Set problem: Identify the lines holding "handed" and copy them.

Data for the task:
_____

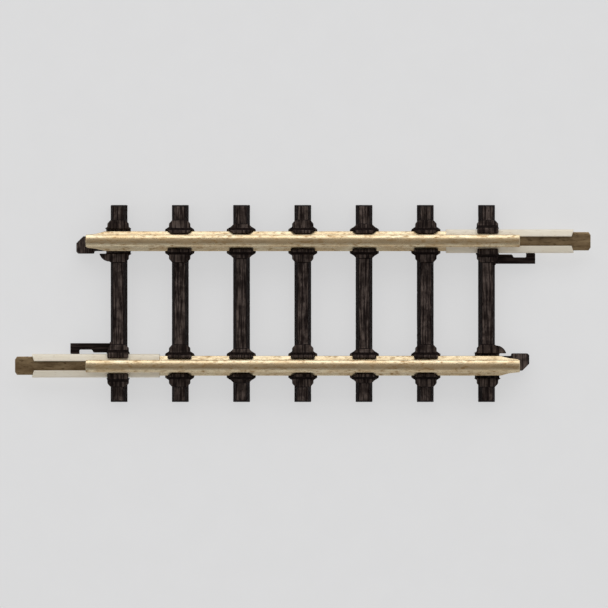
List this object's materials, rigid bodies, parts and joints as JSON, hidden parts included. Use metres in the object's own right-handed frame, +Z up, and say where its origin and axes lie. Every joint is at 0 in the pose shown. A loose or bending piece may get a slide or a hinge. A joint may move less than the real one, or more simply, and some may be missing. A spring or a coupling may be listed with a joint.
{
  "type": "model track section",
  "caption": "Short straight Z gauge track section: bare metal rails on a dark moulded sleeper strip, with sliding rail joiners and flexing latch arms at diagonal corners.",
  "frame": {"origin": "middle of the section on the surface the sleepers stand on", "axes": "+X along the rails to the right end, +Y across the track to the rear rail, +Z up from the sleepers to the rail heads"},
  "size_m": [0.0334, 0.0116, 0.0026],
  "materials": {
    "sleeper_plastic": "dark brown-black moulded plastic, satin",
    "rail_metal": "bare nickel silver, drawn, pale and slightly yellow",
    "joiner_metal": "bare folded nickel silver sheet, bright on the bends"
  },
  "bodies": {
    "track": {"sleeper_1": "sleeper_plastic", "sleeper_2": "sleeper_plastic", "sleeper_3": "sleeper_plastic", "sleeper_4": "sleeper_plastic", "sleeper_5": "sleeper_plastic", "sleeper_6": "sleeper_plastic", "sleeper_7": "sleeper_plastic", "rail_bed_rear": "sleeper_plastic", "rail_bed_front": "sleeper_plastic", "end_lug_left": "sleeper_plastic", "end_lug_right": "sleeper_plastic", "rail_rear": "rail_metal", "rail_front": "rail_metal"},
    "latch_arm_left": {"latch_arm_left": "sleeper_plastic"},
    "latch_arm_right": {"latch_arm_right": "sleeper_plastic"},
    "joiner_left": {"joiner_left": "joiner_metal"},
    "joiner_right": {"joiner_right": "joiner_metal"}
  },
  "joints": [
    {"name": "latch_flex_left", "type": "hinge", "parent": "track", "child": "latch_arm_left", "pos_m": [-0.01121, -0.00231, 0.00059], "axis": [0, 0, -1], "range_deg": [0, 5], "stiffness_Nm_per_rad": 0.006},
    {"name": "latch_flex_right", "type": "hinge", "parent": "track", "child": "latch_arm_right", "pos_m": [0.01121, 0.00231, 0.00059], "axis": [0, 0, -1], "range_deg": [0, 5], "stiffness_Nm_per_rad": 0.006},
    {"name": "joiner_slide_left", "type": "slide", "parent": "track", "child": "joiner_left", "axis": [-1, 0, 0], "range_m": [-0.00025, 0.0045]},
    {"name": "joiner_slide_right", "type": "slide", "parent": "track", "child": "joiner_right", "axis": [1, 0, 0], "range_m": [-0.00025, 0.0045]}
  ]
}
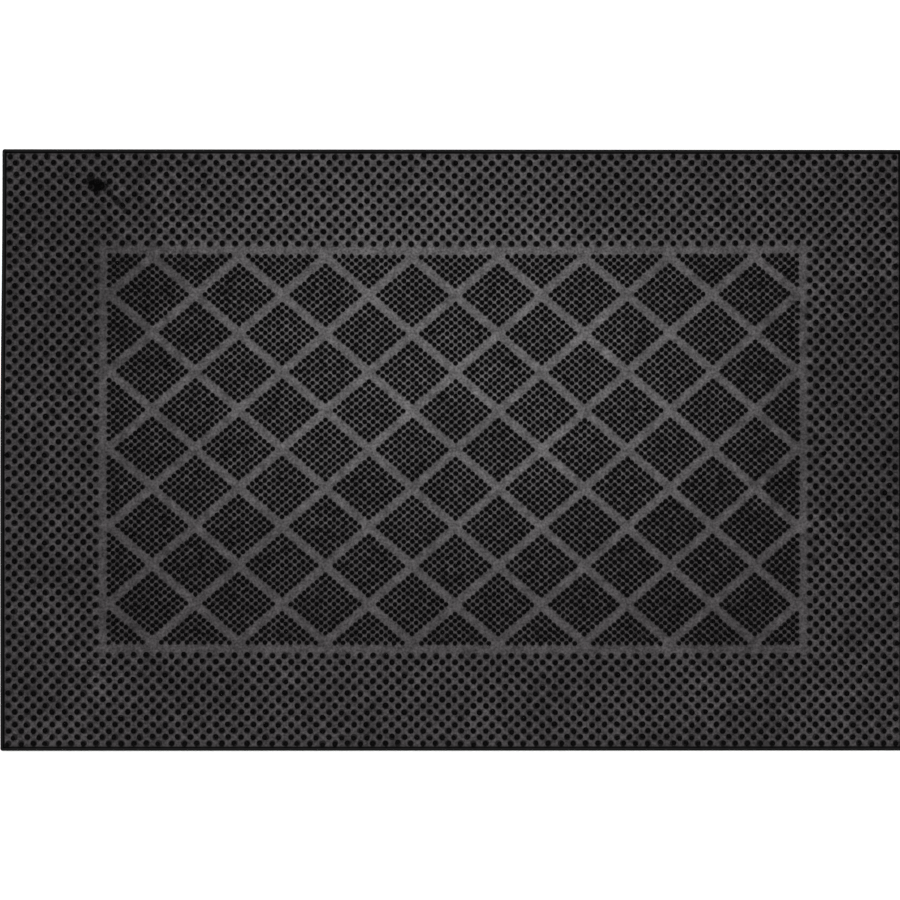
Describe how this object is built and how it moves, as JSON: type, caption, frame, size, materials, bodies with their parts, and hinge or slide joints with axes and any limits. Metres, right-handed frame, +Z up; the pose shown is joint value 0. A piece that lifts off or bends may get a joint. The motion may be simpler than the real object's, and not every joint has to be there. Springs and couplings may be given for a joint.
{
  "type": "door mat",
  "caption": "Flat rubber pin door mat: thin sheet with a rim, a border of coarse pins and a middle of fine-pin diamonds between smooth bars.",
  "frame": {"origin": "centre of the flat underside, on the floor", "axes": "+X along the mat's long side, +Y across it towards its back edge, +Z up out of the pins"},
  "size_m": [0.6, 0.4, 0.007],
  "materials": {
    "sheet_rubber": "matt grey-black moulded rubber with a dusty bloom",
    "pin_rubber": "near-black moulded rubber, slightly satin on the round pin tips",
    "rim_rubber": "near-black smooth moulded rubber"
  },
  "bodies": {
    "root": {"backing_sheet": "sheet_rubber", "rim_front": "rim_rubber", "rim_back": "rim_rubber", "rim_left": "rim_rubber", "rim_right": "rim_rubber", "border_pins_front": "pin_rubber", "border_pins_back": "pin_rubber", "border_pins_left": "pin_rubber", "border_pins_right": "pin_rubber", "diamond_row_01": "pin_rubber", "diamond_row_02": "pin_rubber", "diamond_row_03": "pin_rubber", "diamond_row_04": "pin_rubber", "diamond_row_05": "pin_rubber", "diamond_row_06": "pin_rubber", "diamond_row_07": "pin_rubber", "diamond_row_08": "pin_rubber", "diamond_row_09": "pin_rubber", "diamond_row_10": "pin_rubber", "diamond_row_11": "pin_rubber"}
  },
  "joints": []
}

_____

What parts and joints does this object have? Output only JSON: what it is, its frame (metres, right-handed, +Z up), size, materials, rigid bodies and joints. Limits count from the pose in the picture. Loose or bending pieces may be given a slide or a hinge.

_____

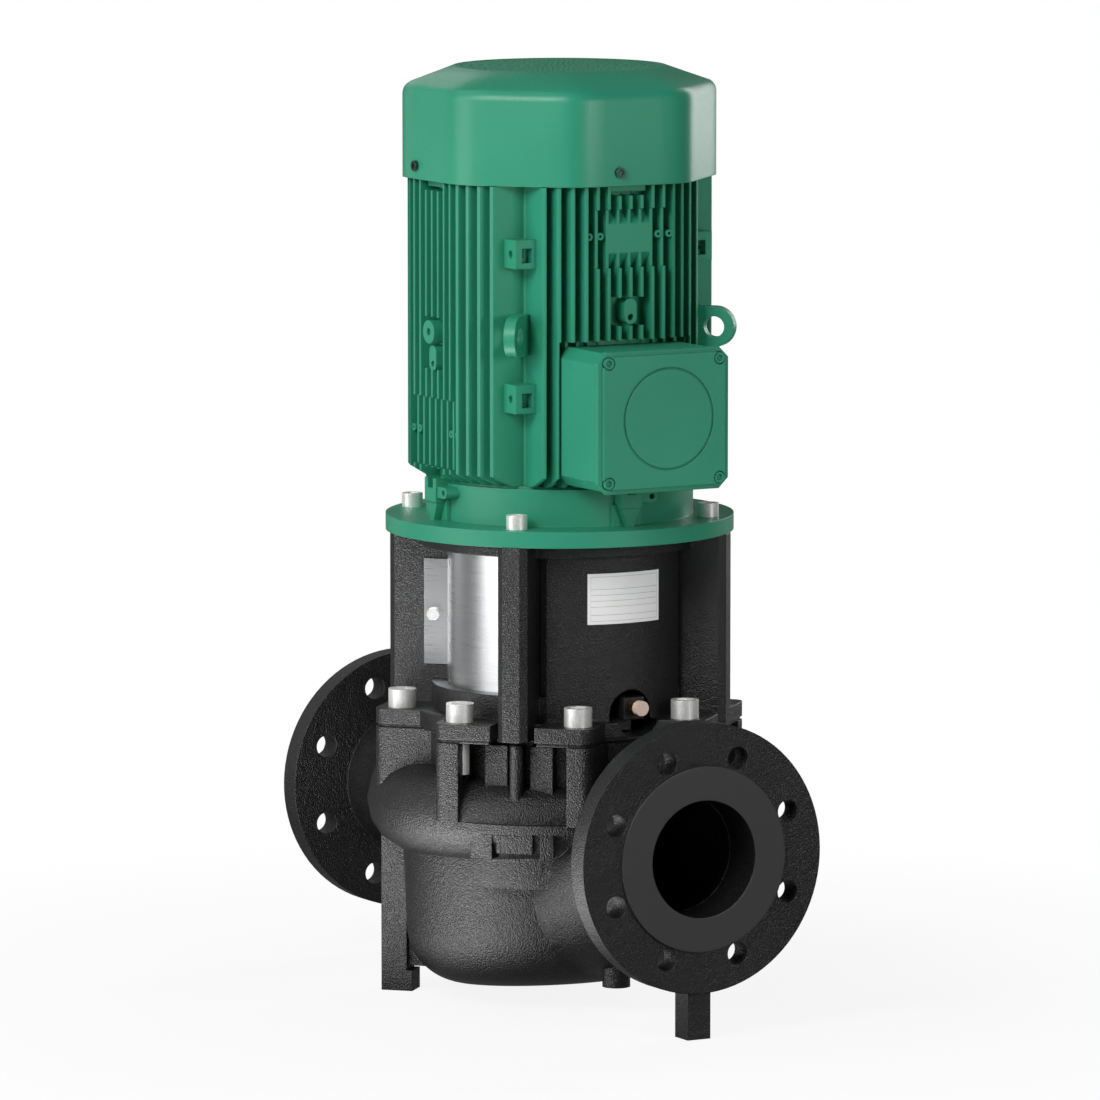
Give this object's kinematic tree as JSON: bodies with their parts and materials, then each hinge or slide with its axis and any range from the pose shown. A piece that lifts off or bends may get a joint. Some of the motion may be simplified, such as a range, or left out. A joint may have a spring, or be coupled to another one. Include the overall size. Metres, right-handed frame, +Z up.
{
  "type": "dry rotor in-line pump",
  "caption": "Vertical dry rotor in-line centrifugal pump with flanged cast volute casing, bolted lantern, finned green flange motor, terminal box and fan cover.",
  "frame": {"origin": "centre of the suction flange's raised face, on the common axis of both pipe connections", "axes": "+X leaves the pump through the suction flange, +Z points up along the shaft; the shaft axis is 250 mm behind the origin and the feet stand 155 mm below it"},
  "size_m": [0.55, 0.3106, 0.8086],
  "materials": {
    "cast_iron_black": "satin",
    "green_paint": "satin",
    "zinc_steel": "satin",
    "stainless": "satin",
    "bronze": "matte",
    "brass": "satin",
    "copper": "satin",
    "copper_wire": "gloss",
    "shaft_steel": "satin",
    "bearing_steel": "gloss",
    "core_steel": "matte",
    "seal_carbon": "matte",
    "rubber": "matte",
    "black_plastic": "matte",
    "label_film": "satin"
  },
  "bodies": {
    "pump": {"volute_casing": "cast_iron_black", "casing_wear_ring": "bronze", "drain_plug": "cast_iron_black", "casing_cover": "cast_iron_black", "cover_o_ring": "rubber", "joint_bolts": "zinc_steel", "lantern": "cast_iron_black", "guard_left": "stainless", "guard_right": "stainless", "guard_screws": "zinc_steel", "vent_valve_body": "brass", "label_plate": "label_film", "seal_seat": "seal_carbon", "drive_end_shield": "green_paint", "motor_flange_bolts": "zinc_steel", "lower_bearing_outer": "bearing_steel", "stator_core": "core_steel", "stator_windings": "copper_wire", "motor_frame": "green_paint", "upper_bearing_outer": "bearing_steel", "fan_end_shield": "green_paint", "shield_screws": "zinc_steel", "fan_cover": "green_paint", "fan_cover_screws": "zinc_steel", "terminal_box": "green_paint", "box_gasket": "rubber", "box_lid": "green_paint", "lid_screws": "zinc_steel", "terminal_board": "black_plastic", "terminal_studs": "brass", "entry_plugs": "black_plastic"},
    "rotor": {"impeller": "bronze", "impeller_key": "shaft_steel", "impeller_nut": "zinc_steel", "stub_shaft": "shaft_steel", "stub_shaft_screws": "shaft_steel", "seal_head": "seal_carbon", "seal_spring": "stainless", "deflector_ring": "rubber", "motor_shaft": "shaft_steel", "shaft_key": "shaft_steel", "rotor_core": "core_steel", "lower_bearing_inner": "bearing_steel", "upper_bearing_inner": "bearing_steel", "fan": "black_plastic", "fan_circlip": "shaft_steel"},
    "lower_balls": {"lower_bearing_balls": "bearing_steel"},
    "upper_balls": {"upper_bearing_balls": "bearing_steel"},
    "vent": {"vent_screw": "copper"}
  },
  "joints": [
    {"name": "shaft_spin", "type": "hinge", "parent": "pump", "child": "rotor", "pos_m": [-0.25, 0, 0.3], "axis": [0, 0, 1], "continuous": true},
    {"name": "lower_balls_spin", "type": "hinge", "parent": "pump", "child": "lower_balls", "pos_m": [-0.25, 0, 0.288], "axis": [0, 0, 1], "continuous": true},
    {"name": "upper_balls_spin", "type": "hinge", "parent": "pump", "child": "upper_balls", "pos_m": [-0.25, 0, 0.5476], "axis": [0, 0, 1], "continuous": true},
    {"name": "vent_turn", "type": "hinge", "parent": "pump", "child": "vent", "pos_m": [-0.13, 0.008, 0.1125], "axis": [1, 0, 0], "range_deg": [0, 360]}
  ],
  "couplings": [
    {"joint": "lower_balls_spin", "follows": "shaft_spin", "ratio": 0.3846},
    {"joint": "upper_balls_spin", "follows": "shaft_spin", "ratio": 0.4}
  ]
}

_____

Written answer:
List this object's materials, rigid bodies, parts and joints as JSON, hidden parts included. Use metres in the object's own right-handed frame, +Z up, and say where its origin and axes lie. Every joint is at 0 in the pose shown. A loose or bending piece may get a slide or a hinge. A joint may move less than the real one, or more simply, and some may be missing. A spring or a coupling may be listed with a joint.
Describe how this object is built and how it moves, as JSON: type, caption, frame, size, materials, bodies with their parts, and hinge or slide joints with axes and any limits. Metres, right-handed frame, +Z up; the pose shown is joint value 0. A piece that lifts off or bends may get a joint. The motion may be simpler than the real object's, and not every joint has to be there. Springs and couplings may be given for a joint.
What parts and joints does this object have? Output only JSON: what it is, its frame (metres, right-handed, +Z up), size, materials, rigid bodies and joints. Limits count from the pose in the picture. Loose or bending pieces may be given a slide or a hinge.
Give this object's kinematic tree as JSON: bodies with their parts and materials, then each hinge or slide with its axis and any range from the pose shown. A piece that lifts off or bends may get a joint. Some of the motion may be simplified, such as a range, or left out. A joint may have a spring, or be coupled to another one. Include the overall size. Metres, right-handed frame, +Z up.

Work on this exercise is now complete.